### GIVEN INSTRUCTION
Lift out, unaltered, the lines of the material below between the line holding "start_z = blade_thickness_at_bevel" and the line holding "before = set(bpy.data.objects)", counting both.

### PROVIDED MATERIAL
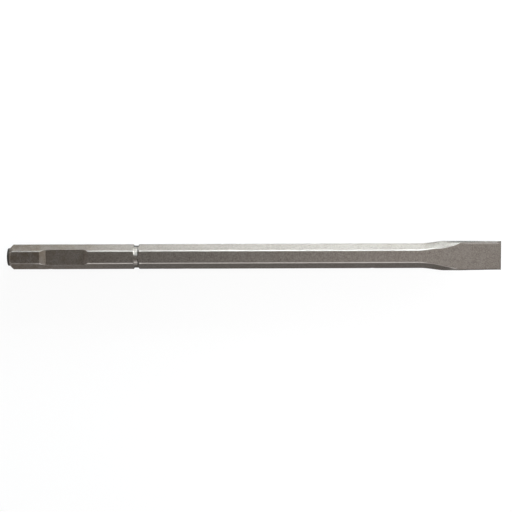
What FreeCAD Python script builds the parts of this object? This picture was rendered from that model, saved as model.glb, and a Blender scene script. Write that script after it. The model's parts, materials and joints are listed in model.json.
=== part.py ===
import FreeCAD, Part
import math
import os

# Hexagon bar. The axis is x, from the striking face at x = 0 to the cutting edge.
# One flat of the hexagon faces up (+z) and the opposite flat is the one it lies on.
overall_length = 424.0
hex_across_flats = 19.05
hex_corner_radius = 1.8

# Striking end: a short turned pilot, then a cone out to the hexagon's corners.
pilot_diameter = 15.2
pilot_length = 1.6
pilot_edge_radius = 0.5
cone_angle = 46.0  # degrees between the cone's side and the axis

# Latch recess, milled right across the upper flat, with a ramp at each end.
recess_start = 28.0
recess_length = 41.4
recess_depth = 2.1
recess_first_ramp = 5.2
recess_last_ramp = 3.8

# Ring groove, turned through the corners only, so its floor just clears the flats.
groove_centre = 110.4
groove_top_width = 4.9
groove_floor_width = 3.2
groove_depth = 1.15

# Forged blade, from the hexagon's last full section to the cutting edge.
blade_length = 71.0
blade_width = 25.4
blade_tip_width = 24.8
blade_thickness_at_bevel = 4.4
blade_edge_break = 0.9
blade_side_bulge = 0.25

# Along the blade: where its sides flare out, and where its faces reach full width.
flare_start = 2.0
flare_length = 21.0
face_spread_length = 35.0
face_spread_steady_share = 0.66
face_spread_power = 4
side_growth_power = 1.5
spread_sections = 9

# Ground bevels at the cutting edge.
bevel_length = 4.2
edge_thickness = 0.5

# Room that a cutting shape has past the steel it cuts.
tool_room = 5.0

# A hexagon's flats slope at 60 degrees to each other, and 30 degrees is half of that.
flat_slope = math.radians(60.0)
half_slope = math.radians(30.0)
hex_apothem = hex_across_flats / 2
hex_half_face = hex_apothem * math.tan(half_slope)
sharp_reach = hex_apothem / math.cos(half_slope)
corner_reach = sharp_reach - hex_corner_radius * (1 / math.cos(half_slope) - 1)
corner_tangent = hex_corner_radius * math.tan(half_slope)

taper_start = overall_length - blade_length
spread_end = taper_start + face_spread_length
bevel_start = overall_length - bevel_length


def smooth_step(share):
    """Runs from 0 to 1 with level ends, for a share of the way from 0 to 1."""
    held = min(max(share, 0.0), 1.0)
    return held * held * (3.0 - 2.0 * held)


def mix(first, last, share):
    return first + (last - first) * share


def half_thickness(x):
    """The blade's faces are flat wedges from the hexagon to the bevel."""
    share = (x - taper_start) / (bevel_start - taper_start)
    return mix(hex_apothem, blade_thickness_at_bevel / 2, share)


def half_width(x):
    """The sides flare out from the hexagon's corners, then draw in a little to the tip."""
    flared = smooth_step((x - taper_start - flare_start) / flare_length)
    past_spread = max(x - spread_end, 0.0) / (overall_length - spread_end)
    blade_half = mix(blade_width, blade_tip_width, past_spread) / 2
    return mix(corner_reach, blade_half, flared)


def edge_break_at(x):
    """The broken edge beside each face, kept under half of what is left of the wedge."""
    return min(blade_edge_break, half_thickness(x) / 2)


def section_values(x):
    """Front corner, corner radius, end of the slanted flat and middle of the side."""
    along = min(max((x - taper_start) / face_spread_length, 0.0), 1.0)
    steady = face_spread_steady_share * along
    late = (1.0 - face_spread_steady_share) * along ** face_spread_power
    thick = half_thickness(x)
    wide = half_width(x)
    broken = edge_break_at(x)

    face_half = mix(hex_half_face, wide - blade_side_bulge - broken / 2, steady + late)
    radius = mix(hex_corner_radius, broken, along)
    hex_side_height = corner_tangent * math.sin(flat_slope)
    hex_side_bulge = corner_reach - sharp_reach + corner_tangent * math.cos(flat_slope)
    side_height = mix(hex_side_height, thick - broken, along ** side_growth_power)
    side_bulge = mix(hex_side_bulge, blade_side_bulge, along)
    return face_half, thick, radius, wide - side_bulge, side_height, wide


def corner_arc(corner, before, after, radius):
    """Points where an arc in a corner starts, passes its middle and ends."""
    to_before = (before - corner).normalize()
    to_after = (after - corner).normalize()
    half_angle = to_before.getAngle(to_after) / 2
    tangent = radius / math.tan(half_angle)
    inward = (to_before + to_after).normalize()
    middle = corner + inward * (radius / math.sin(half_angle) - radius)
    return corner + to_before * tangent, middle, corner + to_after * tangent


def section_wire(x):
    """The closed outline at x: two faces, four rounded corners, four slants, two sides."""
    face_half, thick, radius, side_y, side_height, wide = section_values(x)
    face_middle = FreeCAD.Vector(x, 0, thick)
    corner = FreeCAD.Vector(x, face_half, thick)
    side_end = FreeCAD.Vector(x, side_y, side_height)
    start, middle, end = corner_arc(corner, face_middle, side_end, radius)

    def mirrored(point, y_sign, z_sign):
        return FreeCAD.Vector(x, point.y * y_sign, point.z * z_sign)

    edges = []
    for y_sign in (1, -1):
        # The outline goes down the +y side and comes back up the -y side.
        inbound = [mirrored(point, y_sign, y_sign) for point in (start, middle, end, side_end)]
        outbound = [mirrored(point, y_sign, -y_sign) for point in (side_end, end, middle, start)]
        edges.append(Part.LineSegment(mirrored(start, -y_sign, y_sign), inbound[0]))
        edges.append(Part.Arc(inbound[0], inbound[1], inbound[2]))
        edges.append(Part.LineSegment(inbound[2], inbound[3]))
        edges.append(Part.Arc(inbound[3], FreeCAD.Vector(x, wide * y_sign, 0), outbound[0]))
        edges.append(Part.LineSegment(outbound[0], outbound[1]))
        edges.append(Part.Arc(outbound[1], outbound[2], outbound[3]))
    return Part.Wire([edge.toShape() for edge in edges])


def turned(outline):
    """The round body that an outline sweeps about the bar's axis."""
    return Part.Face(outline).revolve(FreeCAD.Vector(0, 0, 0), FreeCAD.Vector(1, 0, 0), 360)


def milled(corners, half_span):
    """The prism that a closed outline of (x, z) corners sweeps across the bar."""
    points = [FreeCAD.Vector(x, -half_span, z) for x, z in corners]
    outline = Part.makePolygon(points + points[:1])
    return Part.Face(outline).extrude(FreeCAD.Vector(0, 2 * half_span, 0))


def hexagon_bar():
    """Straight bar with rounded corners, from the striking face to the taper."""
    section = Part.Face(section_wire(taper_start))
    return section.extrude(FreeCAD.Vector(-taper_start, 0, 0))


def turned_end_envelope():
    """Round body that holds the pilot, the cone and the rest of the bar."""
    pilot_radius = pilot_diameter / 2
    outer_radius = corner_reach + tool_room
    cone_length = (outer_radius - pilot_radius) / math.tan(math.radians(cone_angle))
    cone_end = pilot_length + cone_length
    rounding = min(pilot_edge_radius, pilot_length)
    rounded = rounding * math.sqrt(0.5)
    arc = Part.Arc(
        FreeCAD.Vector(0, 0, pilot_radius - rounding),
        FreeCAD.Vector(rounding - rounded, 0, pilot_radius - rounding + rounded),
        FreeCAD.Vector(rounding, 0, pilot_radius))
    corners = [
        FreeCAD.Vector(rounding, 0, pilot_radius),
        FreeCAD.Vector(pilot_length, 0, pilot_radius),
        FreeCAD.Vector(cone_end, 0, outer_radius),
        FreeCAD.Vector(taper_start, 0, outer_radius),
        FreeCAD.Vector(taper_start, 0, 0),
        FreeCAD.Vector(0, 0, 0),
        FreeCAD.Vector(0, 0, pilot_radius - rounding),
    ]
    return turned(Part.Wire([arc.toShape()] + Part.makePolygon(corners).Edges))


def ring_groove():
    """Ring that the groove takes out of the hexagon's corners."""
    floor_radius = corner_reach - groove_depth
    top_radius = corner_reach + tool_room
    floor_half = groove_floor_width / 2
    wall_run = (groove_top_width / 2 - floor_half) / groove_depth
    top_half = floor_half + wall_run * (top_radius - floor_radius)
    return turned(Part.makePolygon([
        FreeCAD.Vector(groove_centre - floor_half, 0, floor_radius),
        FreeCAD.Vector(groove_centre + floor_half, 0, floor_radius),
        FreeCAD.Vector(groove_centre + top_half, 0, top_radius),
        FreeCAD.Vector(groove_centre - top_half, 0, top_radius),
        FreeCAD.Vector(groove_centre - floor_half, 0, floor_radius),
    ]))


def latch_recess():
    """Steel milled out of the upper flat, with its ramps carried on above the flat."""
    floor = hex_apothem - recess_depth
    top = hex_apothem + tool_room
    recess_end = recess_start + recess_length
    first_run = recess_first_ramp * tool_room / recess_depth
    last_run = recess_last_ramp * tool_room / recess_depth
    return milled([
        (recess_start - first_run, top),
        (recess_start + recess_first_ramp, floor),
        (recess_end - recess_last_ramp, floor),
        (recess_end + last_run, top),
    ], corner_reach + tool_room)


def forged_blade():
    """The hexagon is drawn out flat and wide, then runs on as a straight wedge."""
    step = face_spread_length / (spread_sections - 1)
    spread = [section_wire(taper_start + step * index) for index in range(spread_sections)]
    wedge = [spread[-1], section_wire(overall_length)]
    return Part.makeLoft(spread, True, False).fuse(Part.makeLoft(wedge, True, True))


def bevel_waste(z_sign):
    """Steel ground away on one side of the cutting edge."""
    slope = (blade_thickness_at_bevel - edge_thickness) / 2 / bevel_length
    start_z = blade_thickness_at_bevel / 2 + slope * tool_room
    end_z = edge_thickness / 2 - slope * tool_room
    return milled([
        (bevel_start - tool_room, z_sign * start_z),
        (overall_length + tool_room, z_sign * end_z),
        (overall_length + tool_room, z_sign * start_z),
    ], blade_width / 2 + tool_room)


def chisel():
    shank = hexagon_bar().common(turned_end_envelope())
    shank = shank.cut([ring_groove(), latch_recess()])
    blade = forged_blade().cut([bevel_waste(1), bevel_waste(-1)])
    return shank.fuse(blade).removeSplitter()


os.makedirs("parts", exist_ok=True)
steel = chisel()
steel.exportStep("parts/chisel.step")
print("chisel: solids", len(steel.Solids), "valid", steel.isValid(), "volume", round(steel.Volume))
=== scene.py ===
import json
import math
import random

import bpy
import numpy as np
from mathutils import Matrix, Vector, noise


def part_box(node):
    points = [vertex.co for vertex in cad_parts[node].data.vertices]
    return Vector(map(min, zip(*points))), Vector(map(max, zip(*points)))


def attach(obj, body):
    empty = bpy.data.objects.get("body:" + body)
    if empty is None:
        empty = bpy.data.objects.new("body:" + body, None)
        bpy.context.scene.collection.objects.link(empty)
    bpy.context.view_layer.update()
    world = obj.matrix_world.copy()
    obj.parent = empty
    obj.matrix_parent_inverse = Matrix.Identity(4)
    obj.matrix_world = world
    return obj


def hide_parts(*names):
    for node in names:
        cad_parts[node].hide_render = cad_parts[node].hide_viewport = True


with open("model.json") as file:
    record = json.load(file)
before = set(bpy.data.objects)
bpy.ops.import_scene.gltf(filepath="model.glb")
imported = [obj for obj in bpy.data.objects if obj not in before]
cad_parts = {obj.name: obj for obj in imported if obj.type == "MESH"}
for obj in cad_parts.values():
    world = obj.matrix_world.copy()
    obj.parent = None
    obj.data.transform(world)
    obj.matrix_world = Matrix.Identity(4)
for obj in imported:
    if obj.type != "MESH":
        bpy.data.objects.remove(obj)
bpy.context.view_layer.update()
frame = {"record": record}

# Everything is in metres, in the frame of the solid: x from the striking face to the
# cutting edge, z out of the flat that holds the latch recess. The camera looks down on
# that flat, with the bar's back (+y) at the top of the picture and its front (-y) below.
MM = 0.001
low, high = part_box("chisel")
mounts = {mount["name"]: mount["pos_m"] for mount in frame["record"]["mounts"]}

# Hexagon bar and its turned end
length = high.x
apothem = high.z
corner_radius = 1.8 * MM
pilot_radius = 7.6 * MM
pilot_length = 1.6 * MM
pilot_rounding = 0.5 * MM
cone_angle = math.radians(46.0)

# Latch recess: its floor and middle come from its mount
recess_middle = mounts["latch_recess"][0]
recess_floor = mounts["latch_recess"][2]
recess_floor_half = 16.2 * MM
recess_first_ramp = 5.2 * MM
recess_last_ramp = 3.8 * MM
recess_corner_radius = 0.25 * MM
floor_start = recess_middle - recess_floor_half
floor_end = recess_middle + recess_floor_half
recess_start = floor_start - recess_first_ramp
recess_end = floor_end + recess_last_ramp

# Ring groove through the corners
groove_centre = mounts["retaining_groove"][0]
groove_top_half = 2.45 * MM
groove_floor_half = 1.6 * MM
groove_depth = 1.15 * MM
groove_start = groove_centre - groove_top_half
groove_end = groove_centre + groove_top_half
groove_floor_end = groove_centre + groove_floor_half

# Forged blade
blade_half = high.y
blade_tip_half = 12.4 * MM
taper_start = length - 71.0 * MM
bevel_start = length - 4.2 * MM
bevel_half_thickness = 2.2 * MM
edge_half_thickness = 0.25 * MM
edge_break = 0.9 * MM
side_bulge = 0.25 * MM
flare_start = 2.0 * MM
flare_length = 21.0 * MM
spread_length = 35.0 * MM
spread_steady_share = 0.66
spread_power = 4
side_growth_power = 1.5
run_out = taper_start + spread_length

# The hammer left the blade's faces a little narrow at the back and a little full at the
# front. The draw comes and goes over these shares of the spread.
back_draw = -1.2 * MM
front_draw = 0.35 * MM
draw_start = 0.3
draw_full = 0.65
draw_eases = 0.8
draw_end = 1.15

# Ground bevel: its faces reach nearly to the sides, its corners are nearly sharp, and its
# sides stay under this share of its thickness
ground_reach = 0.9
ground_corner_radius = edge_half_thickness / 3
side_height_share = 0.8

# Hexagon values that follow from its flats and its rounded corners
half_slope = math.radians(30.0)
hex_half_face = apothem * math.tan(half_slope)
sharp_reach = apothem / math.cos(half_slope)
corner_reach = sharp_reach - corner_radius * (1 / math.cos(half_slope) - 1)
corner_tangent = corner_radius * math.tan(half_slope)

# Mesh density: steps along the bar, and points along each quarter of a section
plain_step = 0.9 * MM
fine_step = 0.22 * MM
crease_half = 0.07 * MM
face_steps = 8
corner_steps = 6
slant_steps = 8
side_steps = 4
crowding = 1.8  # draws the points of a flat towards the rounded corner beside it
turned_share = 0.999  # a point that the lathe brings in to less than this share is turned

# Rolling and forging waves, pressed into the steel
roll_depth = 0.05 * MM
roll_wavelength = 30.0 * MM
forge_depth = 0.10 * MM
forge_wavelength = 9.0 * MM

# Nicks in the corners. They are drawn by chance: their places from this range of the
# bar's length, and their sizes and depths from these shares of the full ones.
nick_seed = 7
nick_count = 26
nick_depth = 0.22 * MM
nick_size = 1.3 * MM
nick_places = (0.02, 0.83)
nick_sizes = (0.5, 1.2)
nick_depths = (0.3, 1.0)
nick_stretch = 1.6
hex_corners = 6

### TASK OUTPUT
    start_z = blade_thickness_at_bevel / 2 + slope * tool_room
    end_z = edge_thickness / 2 - slope * tool_room
    return milled([
        (bevel_start - tool_room, z_sign * start_z),
        (overall_length + tool_room, z_sign * end_z),
        (overall_length + tool_room, z_sign * start_z),
    ], blade_width / 2 + tool_room)


def chisel():
    shank = hexagon_bar().common(turned_end_envelope())
    shank = shank.cut([ring_groove(), latch_recess()])
    blade = forged_blade().cut([bevel_waste(1), bevel_waste(-1)])
    return shank.fuse(blade).removeSplitter()


os.makedirs("parts", exist_ok=True)
steel = chisel()
steel.exportStep("parts/chisel.step")
print("chisel: solids", len(steel.Solids), "valid", steel.isValid(), "volume", round(steel.Volume))
=== scene.py ===
import json
import math
import random

import bpy
import numpy as np
from mathutils import Matrix, Vector, noise


def part_box(node):
    points = [vertex.co for vertex in cad_parts[node].data.vertices]
    return Vector(map(min, zip(*points))), Vector(map(max, zip(*points)))


def attach(obj, body):
    empty = bpy.data.objects.get("body:" + body)
    if empty is None:
        empty = bpy.data.objects.new("body:" + body, None)
        bpy.context.scene.collection.objects.link(empty)
    bpy.context.view_layer.update()
    world = obj.matrix_world.copy()
    obj.parent = empty
    obj.matrix_parent_inverse = Matrix.Identity(4)
    obj.matrix_world = world
    return obj


def hide_parts(*names):
    for node in names:
        cad_parts[node].hide_render = cad_parts[node].hide_viewport = True


with open("model.json") as file:
    record = json.load(file)
before = set(bpy.data.objects)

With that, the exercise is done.